— BEGIN Extracted material —
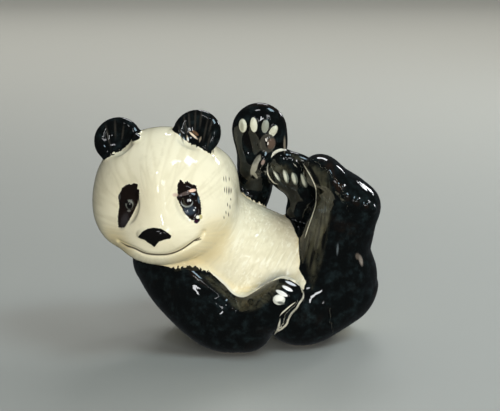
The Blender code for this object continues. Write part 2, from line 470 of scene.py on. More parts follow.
class Paint(Enum):
    """The painted layers, each a distance that the glaze material reads."""

    BLACK = "black_paint"
    BARE = "left_bare"
    OVER = "painted_over"
    PATCH = "eye_patches"
    NOSE = "nose_paint"
    # Thin black paint, lighter partly from a painted reflection of the room on flat sides.
    THIN = "thin_paint_and_sheen"
    PALE_SIDE = "pale_line_side"
    PALE_REACH = "pale_line_reach"
    INK_SIDE = "ink_side"
    INK_REACH = "ink_reach"
    TUFTS = "ragged_tufts"
    STAIN = "warm_stain"
    FUR = "combed_fur"
    HOLLOW = "glaze_pool"


@dataclass(frozen=True)
class Dab:
    """A small painted ellipse, in millimetres across and up in the picture.

    Attributes:
        at: Its middle.
        radii: Its two radii.
        tone: Its colour, as read off a screen.
        turn: Degrees that its top leans to the right.
        soft: How far its edge fades, in millimetres.
    """

    at: Pair
    radii: Pair
    tone: Triple
    turn: float = 0
    soft: float = 0.3

    def away(self, seen: np.ndarray) -> np.ndarray:
        """The distance of each place outside the dab, negative inside it."""
        lean = math.radians(self.turn)
        off = seen - np.array(self.at)
        local = np.column_stack([
            off[:, 0] * math.cos(lean) - off[:, 1] * math.sin(lean),
            off[:, 0] * math.sin(lean) + off[:, 1] * math.cos(lean),
        ])
        return (np.linalg.norm(local / np.array(self.radii), axis=1) - 1) * min(self.radii)


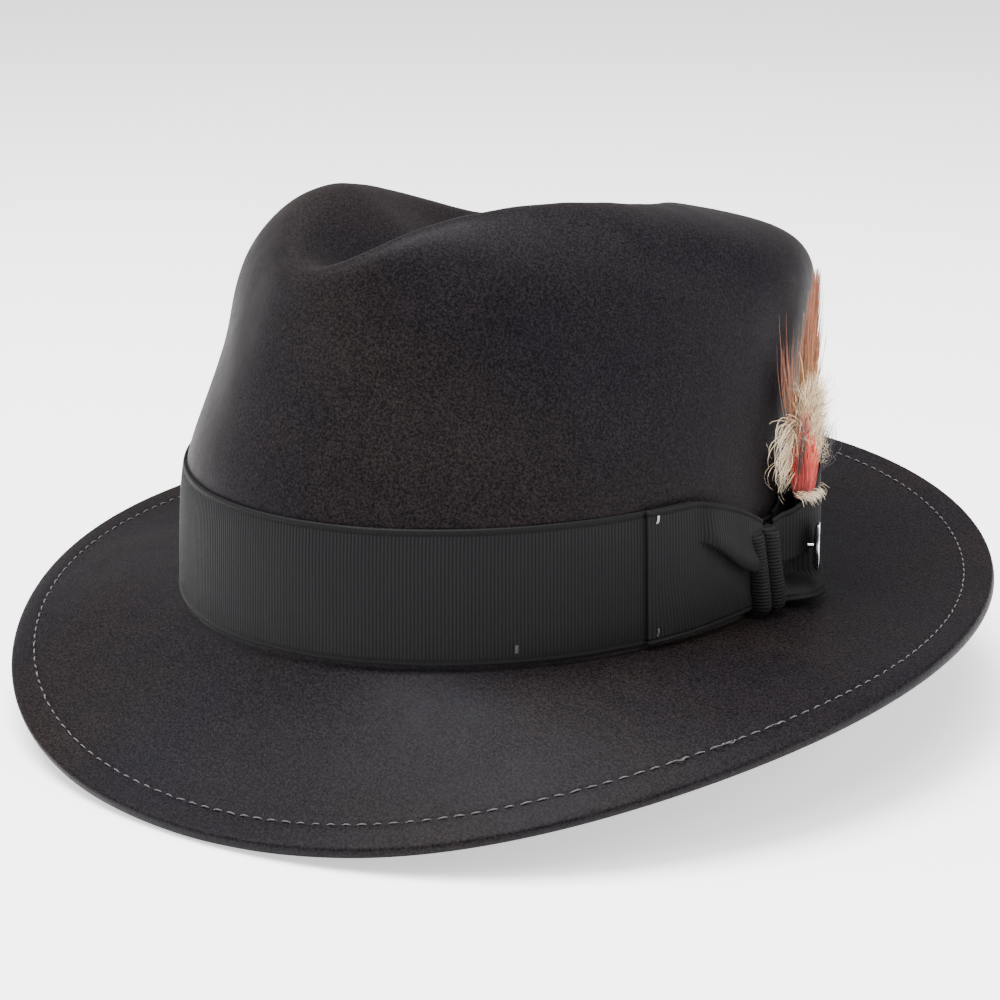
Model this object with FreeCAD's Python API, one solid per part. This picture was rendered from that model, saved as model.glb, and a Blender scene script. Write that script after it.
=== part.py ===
"""Fedora hat: a one-piece blocked felt with a teardrop crown and a snap brim,
a ribbon band with a side bow, a removable feather, a blank lapel pin, and the
leather sweatband and satin lining inside.  Millimetres, +Z up, the front of
the hat faces -Y and the bow is on the wearer's left, +X.  The origin is the
middle of the head opening at the height where the brim breaks from the crown."""
import FreeCAD
import Part
import math
import os
from FreeCAD import Vector

os.makedirs("parts", exist_ok=True)

# ---------------------------------------------------------------- dimensions
HALF_LENGTH = 104.5      # outside of the felt at the band, front to middle
HALF_WIDTH = 88.6        # outside of the felt at the band, side to middle
OVAL_EGG = 0.017         # how much wider the back of the oval is than the front
FELT = 2.0               # thickness of the felt
BRIM = 57.4              # width of the brim, 2 1/4 in
WELT = 10.5              # width of the folded-under edge
STITCH_IN = 8.5          # stitch line, in from the edge
BRIM_AT_CROWN = (-62.0, -16.0, -12.0, -6.0, 9.0)     # slope, degrees, every 45 from the front
BRIM_AT_EDGE = (-17.0, -32.0, 3.0, 12.0, 11.0)
RIDGE_MEAN = 108.0       # mean height of the crown ridge above the break
RIDGE_WAVES = ((3.8, 4.8), (-6.8, 0.6), (-1.0, 2.8))     # once, twice, three times round
DENT_DEPTH = 20.0        # teardrop dent below the mean ridge
PINCH_ANGLE = 0.84       # front pinches, radians round the oval from the front
LEFT_PINCH = (9.5, 79.0)     # depth and height of the pinch on the bow side
RIGHT_PINCH = (8.2, 71.2)
PINCH_SPREAD = 0.42
PINCH_TALL = 15.0
RIBBON_WIDTH = 38.0      # 1 1/2 in grosgrain
RIBBON_LOW = 1.6         # lower edge above the break
RIBBON = 0.6             # thickness of the ribbon
RIBBON_GAP = 0.25        # air between felt and ribbon
SWEAT_HEIGHT = 56.0
SWEAT = 1.2
SATIN = 0.35
FEATHER_TRAVEL = 30.0
AROUND = 96              # control points around every closed ring


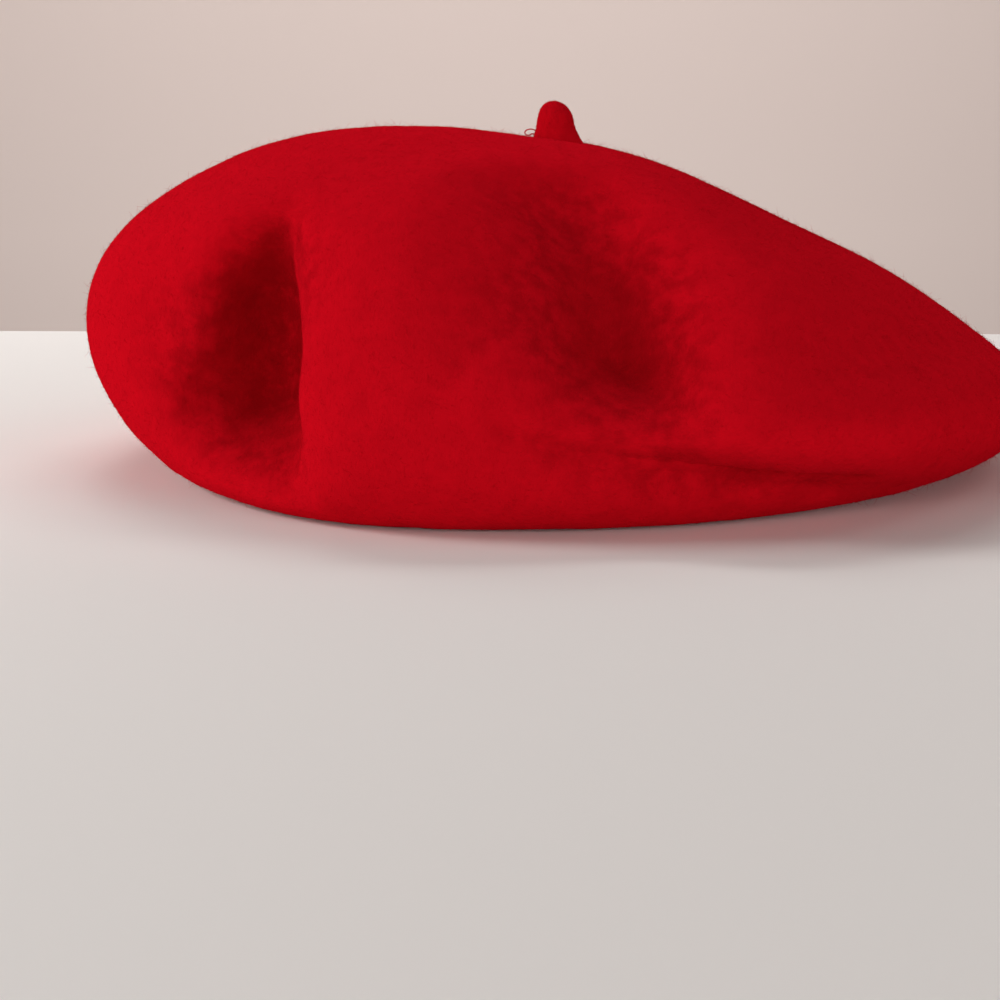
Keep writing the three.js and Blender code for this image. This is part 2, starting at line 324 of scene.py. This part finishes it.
def raise_relief(mesh, layers):
    """The uneven thickness of felted wool, as shallow noise along the normals, kept above the floor."""
    points, normals = coordinates(mesh), vertex_normals(mesh)
    heights = np.zeros(len(points))
    for number, layer in enumerate(layers):
        shift = Vector((SEED * (number + 1), 0, 0))
        heights += layer["height"] * np.array(
            [noise.noise(Vector(point) / layer["size"] + shift) for point in points]
        )
    points += normals * heights[:, None]
    points[:, 2] = np.maximum(points[:, 2], 0)
    set_coordinates(mesh, points)


def surface_tree(mesh):
    """The mesh's surface as it is now, for casting rays at."""
    return BVHTree.FromPolygons(coordinates(mesh).tolist(), [list(face.vertices) for face in mesh.polygons])


def seen_at(tree, column, row):
    """The point of the felt that the camera sees at a column and row of the picture."""
    ahead = Vector(((column - PICTURE / 2) / FOCAL, (PICTURE / 2 - row) / FOCAL, -1))
    return tree.ray_cast(camera.location, camera.matrix_world.to_3x3() @ ahead)[0]


def shape_by_touches(mesh):
    """Moves the felt, both its faces together, by each of the touches."""
    points, tree = coordinates(mesh), surface_tree(mesh)
    for touch in TOUCHES:
        middle = seen_at(tree, touch["column"], touch["row"])
        spread = crown_height * np.array([touch["radius"], touch["reach"], touch["radius"]])
        away = np.linalg.norm((points - middle) / spread, axis=1)
        points += np.exp(-(away**2))[:, None] * touch["move"] * crown_height
    set_coordinates(mesh, points)


def press_creases(mesh):
    """Presses the fine creases in along the normals."""
    points, normals, tree = coordinates(mesh), vertex_normals(mesh), surface_tree(mesh)
    depths = np.zeros(len(points))
    for crease in CREASES:
        path = np.array(crease["path"], float)
        stations = np.linspace(0, len(path) - 1, CREASE_SAMPLES)
        spots = [np.interp(stations, np.arange(len(path)), path[:, axis]) for axis in (0, 1)]
        line = np.array([seen_at(tree, column, row) for column, row in zip(*spots)])
        away = np.min([np.linalg.norm(points - spot, axis=1) for spot in line], axis=0)
        depths += crease["depth"] * np.exp(-((away / crease["width"] / crown_height) ** 2))
    set_coordinates(mesh, points - normals * depths[:, None] * crown_height)


def outside_of(mesh):
    """Which vertices are on the outer face: those reached from the top without crossing the hem's edge."""
    points = coordinates(mesh)
    radius = np.hypot(points[:, 0] - pole.x, points[:, 1] - pole.y)
    low = points[:, 2] < HEM_RISE
    edge = low & (radius < radius[low].min() + HEM_EDGE)
    ends = np.empty(len(mesh.edges) * 2, int)
    mesh.edges.foreach_get("vertices", ends)
    ends = ends.reshape(-1, 2)
    ends = ends[~edge[ends].any(axis=1)]
    reached = np.zeros(len(points), bool)
    reached[points[:, 2].argmax()] = True
    while True:
        touched = reached[ends].any(axis=1)
        grown = reached.copy()
        grown[ends[touched].ravel()] = True
        if (grown == reached).all():
            return reached
        reached = grown


def mark_sunk(mesh):
    """Marks how far the felt is sunk below the hull that spans it, a share of its height, for the shade
    painted into its colour.
    """
    hull = bmesh.new()
    hull.from_mesh(mesh)
    made = bmesh.ops.convex_hull(hull, input=hull.verts, use_existing_faces=False)
    spare = [part for part in made["geom_interior"] + made["geom_unused"] if part.is_valid]
    bmesh.ops.delete(hull, geom=[v for v in spare if isinstance(v, bmesh.types.BMVert)], context="VERTS")
    tree = BVHTree.FromBMesh(hull)
    depths = [tree.find_nearest(vertex.co)[3] / crown_height for vertex in mesh.vertices]
    hull.free()
    mesh.attributes.new("sunk", "FLOAT", "POINT").data.foreach_set("value", depths)


def unit(vectors):
    return vectors / np.linalg.norm(vectors, axis=1)[:, None]


def sample_surface(mesh, allowed, count):
    """Random points on the triangles whose three corners are allowed, with the surface's normals there."""
    mesh.calc_loop_triangles()
    corners = np.empty(len(mesh.loop_triangles) * 3, int)
    mesh.loop_triangles.foreach_get("vertices", corners)
    corners = corners.reshape(-1, 3)
    points, normals = coordinates(mesh), vertex_normals(mesh)
    corners = corners[allowed[corners].all(axis=1)]
    a, b, c = points[corners[:, 0]], points[corners[:, 1]], points[corners[:, 2]]
    areas = np.linalg.norm(np.cross(b - a, c - a), axis=1)
    chosen = draw.choice(len(corners), count, p=areas / areas.sum())
    u, v = draw.random(count), draw.random(count)
    over = u + v > 1
    u[over], v[over] = 1 - u[over], 1 - v[over]
    shares = np.stack([1 - u - v, u, v], axis=1)[:, :, None]
    found = (points[corners[chosen]] * shares).sum(axis=1)
    facing = (normals[corners[chosen]] * shares).sum(axis=1)
    return found, unit(facing)


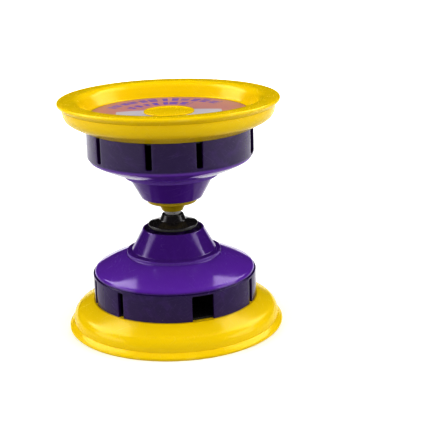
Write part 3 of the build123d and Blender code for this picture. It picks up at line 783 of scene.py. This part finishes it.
pale_floor()
pale_wall()
softbox("left_softbox", -80, 15, 1.3, (0.9, 0.60), 4.0)
softbox("right_softbox", 76, 15, 1.3, (0.8, 0.60), 4.5)
# these two only make the sheen on the shoulders and heads
softbox("left_high_softbox", -112, 43, 1.3, (0.85, 0.85), 6.5, diffuse=False)
softbox("right_high_softbox", 112, 43, 1.3, (0.85, 0.85), 6.0, diffuse=False)
# these only fill, and leave no reflection
softbox("top_softbox", 0, 84, 1.3, (1.7, 0.6), 2.3, glossy=False)
softbox("front_softbox", 0, 18, 1.4, (1.4, 0.6), 1.2, glossy=False)
softbox("backdrop_softbox", 180, 40, 4.0, (4.0, 3.0), 4.0, target=(0, 3.0, 0), glossy=False)

world = bpy.data.worlds.new("studio")
world.use_nodes = True
background = next(n for n in world.node_tree.nodes if n.type == "BACKGROUND")
background.inputs["Color"].default_value = (1.0, 1.0, 1.0, 1.0)
background.inputs["Strength"].default_value = 0.57
bpy.context.scene.world = world
world.cycles_visibility.glossy = False

FOCAL_PIXELS = 1128.6
IMAGE_PIXELS = 430.0
PITCH, ROLL, YAW = radians(16.35), radians(-1.50), radians(2.23)
CAMERA_BACK, CAMERA_HEIGHT = 0.6505, 0.2569
forward = Vector((sin(YAW) * cos(PITCH), cos(YAW) * cos(PITCH), -sin(PITCH)))
level = Vector((cos(YAW), -sin(YAW), 0))
upright = level.cross(forward)
right = level * cos(ROLL) + upright * sin(ROLL)
up = upright * cos(ROLL) - level * sin(ROLL)
lens = bpy.data.cameras.new("camera")
lens.sensor_width = 36.0
lens.lens = lens.sensor_width * FOCAL_PIXELS / IMAGE_PIXELS
lens.clip_start, lens.clip_end = 0.01, 60.0
camera = bpy.data.objects.new("camera", lens)
camera.matrix_world = Matrix((
    (right.x, up.x, -forward.x, 0.0),
    (right.y, up.y, -forward.y, -CAMERA_BACK),
    (right.z, up.z, -forward.z, CAMERA_HEIGHT),
    (0, 0, 0, 1),
))
bpy.context.scene.collection.objects.link(camera)
bpy.context.scene.camera = camera
bpy.context.scene.view_settings.view_transform = "Standard"
bpy.context.scene.view_settings.gamma = 0.70
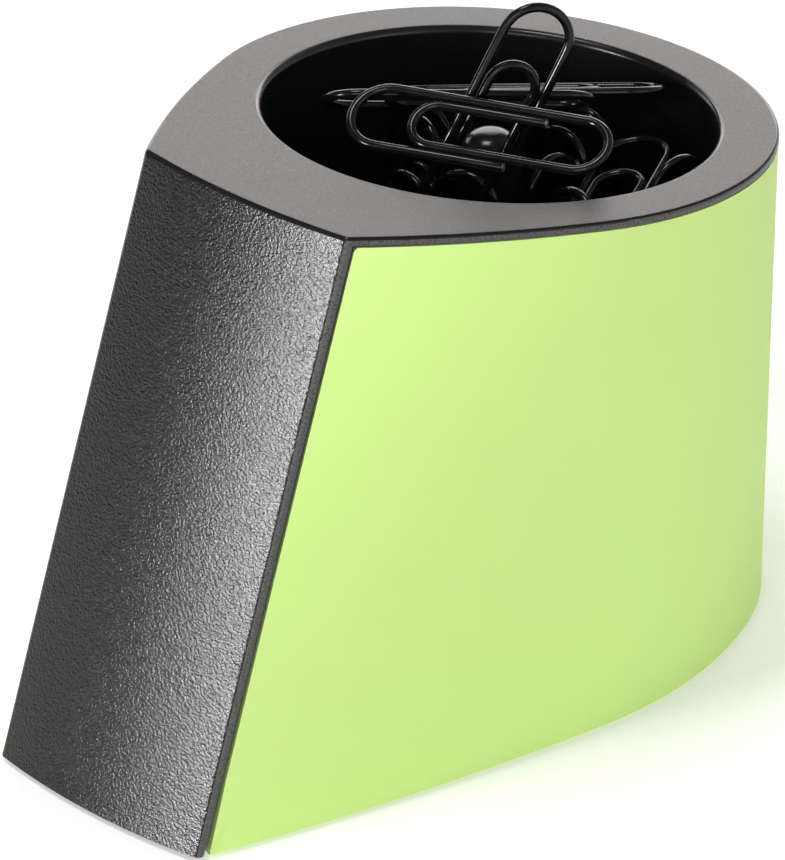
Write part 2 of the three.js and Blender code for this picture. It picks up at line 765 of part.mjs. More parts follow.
— END Extracted material —
> Set task: Return exactly the lines from the beginning of the data above through the one containing "painted layers, each", please. Include both end lines and add nothing else.

> Output:
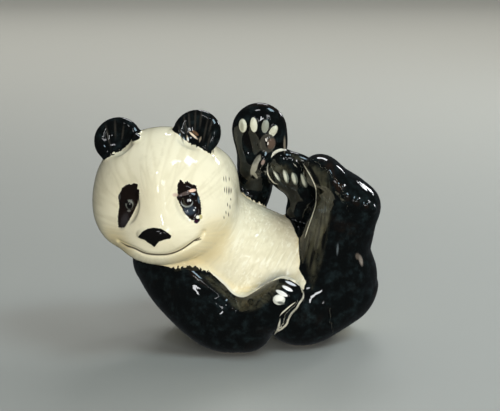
The Blender code for this object continues. Write part 2, from line 470 of scene.py on. More parts follow.
class Paint(Enum):
    """The painted layers, each a distance that the glaze material reads."""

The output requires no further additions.